The tenth International Museum Publishing Seminar, produced by the Graham School of General Studies at the University of Chicago, returned to its city of origin for a three-day affair beginning September 26. And judging by the diverse roster of museum types who flocked to the biannual event, it wasn’t a moment too soon: the show boasted its second-highest attendance after New York City four years ago (245 attendees turned out), a gratifying number, according to co-organizer Susan Rossen of the Art Institute of Chicago, given the rampant budget-slashing and other siege-like conditions under which many museums now struggle. Indeed, over the course of the seminar, the sharply clashing demands of mission statements and profit-taking mandates were never far from the surface, as it seems benefactors’ cash donations become more difficult to extract, or — given the fate of notable high-flying trustees such as Vivendi’s Jean Marie Messier and Tyco’s Dennis Kozlowski — get one’s hands on before the Feds and shareholders do.
The proceedings kicked off with a keynote from the AAP’s ubiquitous CEO and President, Pat Schroeder, who delivered a ringing defense of intellectual property, and outlined the efforts made by the AAP to combat piracy on every front. It proved a fitting overture to this event, as many participants demonstrated a heightened sophistication about the publishing process, and a concerted effort to do battle with their ongoing — but perhaps no longer intractable — sales and distribution demons.

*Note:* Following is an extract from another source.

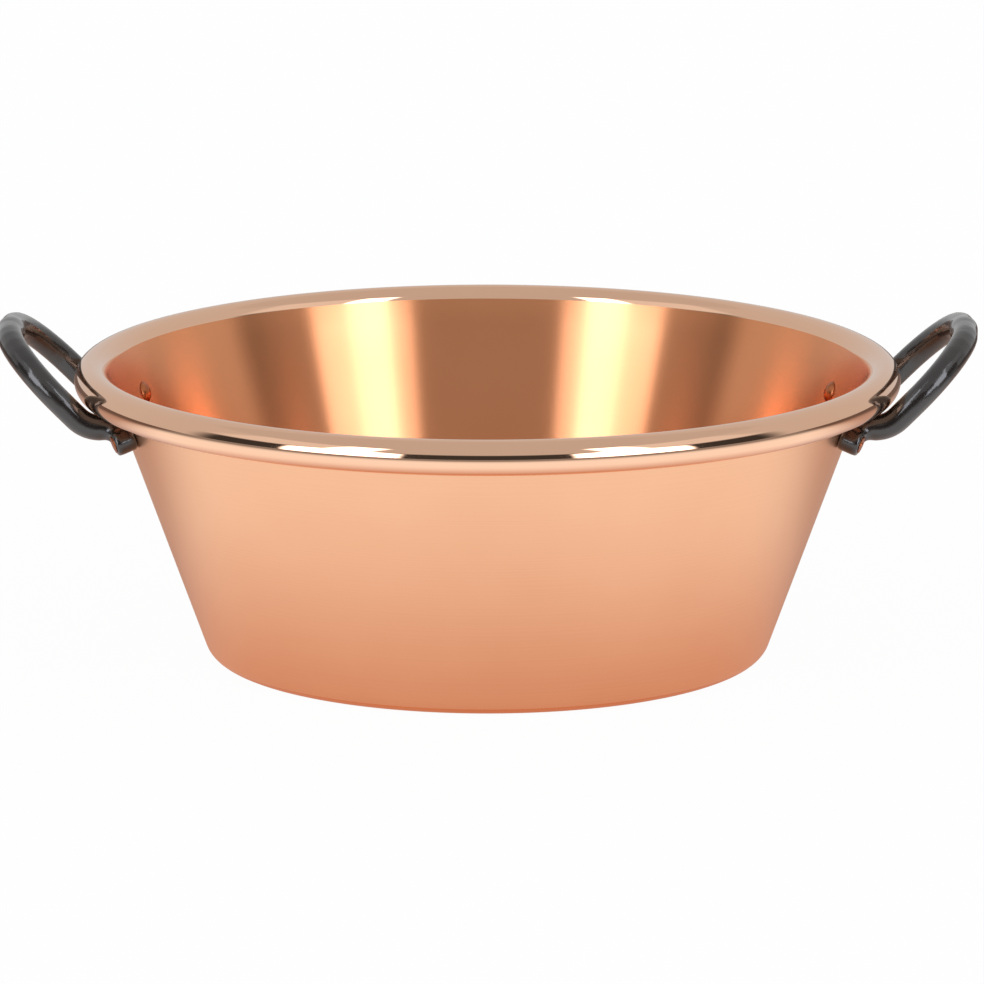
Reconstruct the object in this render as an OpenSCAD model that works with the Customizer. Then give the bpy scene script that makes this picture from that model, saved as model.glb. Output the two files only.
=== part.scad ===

Accordingly, one well-received tactic for bumping up sales went right to the fine print of the matter, that being the scholarly minutiae that too often clog up the page. At a panel discussing the gap between popular and scholarly markets, the general agreement on this point was that the issue had less to do with content than with its presentation. Best idea: consign the footnotes and scholarly apparatus to the back of the book. Or even better, advised MoMA’s Michael Maegraith, put it online where academics may refer to it as needed or desired. Beyond this route to “popularizing” academic titles, Chris Hudson, Publisher at the Getty Museum, observed that some museums are now popping out two texts for each show: one for the aesthetes, and one for the masses. “A noticeable trend was the move toward revenue-positive, shorter, accessible, popular books for exhibitions,” he said, “rather than or in addition to the big scholarly catalogs.” As a case in point, Susan Rossen spoke about the Art Institute’s success with their Van Gogh/Gauguin exhibition catalogs, which proved that smaller can indeed be surprisingly saleable. They had 12,000 net sales for the 400-page edition at $39.95, which paled beside the 61,000 net sales of the $12.95, 80-page edition. (If you do the math, gross revenue for the latter was 65% higher than that of the more expensive tome.)
MoMA, or Macy’s?
Another major seminar theme, strongly voiced by DAP’s Sharon Gallagher and echoed by Richard Dobbs, formerly book buyer at MoMA and now at HarperCollins (see this month’s Book View), targeted the disparity between a museum’s mission and the role played by its retail outlets. Publishing and retail have been at loggerheads, said Dobbs, because the quest for profits can turn museum shops into department stores — their managers often hail from that community — peddling jewelry and tchotchkes while consigning books to some distant corner. “Retail exists to support the institution,” Dobbs asserted, “not the other way around.” Gallagher stressed that books should represent 30% to 40% of a museum store’s sales, particularly mission-driven titles not typically ordered by the major chain booksellers.
There were also two relatively arcane panels: one on digital reproduction, which was thankfully held in check by the Art Institute’s own Sarah Guernsey (“Matt: What exactly IS a CMYK file?”); and Web 101, where Barry Aprison, Director of Chicago’s Museum of Science and Industry, gave a virtual tour of the museum’s inventive web site. In his closing address, Neil Harris of the University of Chicago’s History department delivered a brilliant and succinct outline of the history of American museums. But the shot-in-the-arm tenor of the seminar was perhaps best summed up by the Getty’s Chris Hudson. “Managing changes like this isn’t easy, and the conference did a great job in energizing us to do so,” he said. “Now we just need to refine that into some sort of intravenous drip that will fortify us for the next year and a half.”
Those in need of an interim fixer-upper may want to pencil in the annual meeting of the International Association of Museum Publishers, which takes place on Wednesday, October 9 from 3:30-6:00 p.m. on the Frankfurt Book Fair grounds, at the Symmetrie 2 conference room, in Hall 8.1.